Nhà sáng lập Binance nhận tội vi phạm các quy định về chống rửa tiền

Changpeng Zhao sẽ nộp phạt 50 triệu đô la và từ chức ceo của công ty do ông sáng lập, đòn giáng mới nhất vào thế giới tiền mã hóa kể từ khi FTX sụp đổ năm ngoái...

Changpeng Zhao, the founder (nhà sáng lập) of Binance, the largest cryptocurrency (tiền mã hóa) exchange (sàn giao dịch) in the world, pleaded guilty to money laundering (rửa tiền) violations, a stunning blow (đòn choáng váng) to the most powerful and influential (có ảnh hưởng) figure in the global crypto industry.

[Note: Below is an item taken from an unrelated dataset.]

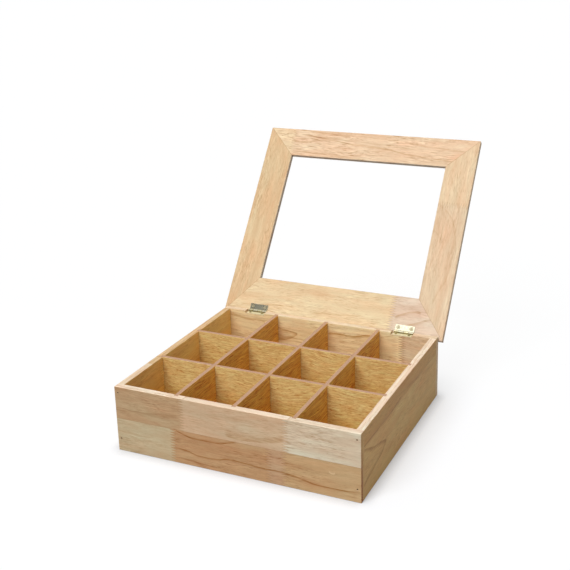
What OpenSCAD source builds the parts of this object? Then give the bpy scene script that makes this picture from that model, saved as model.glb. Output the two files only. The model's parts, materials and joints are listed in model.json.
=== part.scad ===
// A tea bag box of light hardwood. Four butt-jointed boards hold a grid of cross-halved
// plywood dividers, and a mitred lid with a clear window swings on two brass butt hinges.
// The lid is drawn open, leaning back until its rear edge meets the back board.
// The origin is the middle of the underside. X runs left to right, Y front to back, Z up.

/* [Body] */
// Outside width of the body, left to right
box_w = 300; // [260:5:380]
// Outside depth of the body, front to back
box_d = 268; // [220:4:340]
// Height of the body, from the table to the rim
box_h = 80; // [60:1:110]
// Thickness of the front, back and side boards
wall = 8.5; // [7.5:0.5:12]
// Radius sanded on the outer edges of the body and on all edges of the lid's frame
edge_r = 0.7; // [0.3:0.1:1.2]
// Radius sanded on the inner edge of the rim
rim_edge_r = 0.5; // [0.2:0.1:1]

/* [Compartments] */
// Compartments side by side
cells_across = 4; // [2:1:5]
// Compartments front to back
cells_deep = 3; // [2:1:5]
// Thickness of the plywood dividers
divider_t = 5; // [3:0.5:6]
// Radius sanded on the top edges of the dividers
divider_edge_r = 0.4; // [0.2:0.1:1]
// Depth of the grooves that hold the ends of the dividers
groove_depth = 3; // [2:0.5:4]
// Gap on each side of a divider, in its groove and where two dividers cross
divider_fit = 0.1; // [0.05:0.05:0.3]

/* [Bottom panel] */
// Thickness of the plywood bottom panel
base_t = 3; // [2.5:0.5:6]
// How far the bottom panel reaches under each board
base_seat = 5; // [4:0.5:6]
// Gap round the edge of the bottom panel
base_fit = 0.1; // [0.05:0.05:0.3]

/* [Brads] */
// Diameter of a brad
brad_d = 1.2; // [1:0.1:1.6]
// Diameter of a brad's head
brad_head_d = 1.9; // [1.8:0.1:2.6]
// Thickness of a brad's head
brad_head_t = 0.6; // [0.4:0.1:1]
// Depth of a brad's head below the wood's surface
brad_sink = 0.6; // [0.2:0.1:1.2]
// Gap round a brad in its hole
brad_fit = 0.05; // [0.02:0.01:0.1]
// Length of the brads through the front and back boards
corner_brad_len = 25; // [18:1:32]
// Length of the brads through the bottom panel
base_brad_len = 12; // [9:1:14]
// Distance of the corner brads from the ends of the boards
brad_inset = 4.5; // [4:0.5:6]
// Distance of the upper corner brads below the rim
brad_from_rim = 7.5; // [5:0.5:12]
// Distance of the lower corner brads above the table
brad_from_table = 15.5; // [15:0.5:22]

/* [Lid] */
// Thickness of the lid's frame
lid_t = 7; // [7:0.5:12]
// How far the closed lid stands out past the body all round
overhang = 5; // [4.5:0.5:8]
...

Binance itself also pleaded guilty and agreed to pay $4.3 billion in fines and restitution to the government, according to federal authorities. Under the agreement, Binance also reached settlements (dàn xếp) with the Treasury Department and the Commodity Futures Trading Commission, which have also been investigating (điều tra) the company.

As part of his guilty plea (lời biện hộ), Mr. Zhao agreed to pay a $50 million fine and will also step down from his role as chief executive of the company. The government is seeking an 18-month prison sentence (bản án) for Mr. Zhao, the maximum suggested under federal guidelines, according to senior Justice Department officials.

Binance, as part of its own plea deal with federal prosecutors (công tố viên liên bang), will accept the appointment of a government monitor (giám sát) to oversee (giám sát) the business. Mr. Zhao is barred from any involvement in Binance until three years after the monitor is appointed.

... “The message here should be clear,” Attorney General Merrick Garland said in a statement. “Using new technology to break the law does not make you a disruptor, it makes you a criminal (tội phạm).”

... The financial penalty in Binance’s settlement is one of the largest ever imposed (áp đặt) by the U.S. government. It’s close to the roughly $5 billion that Goldman Sachs paid to authorities in the United States and around the world in 2020 to resolve foreign bribery (hối lộ) charges arising from the 1MDB sovereign wealth fund scandal. But it falls short of the $8.9 billion BNP Paribas paid federal prosecutors in 2014 for violating U.S. sanctions rules.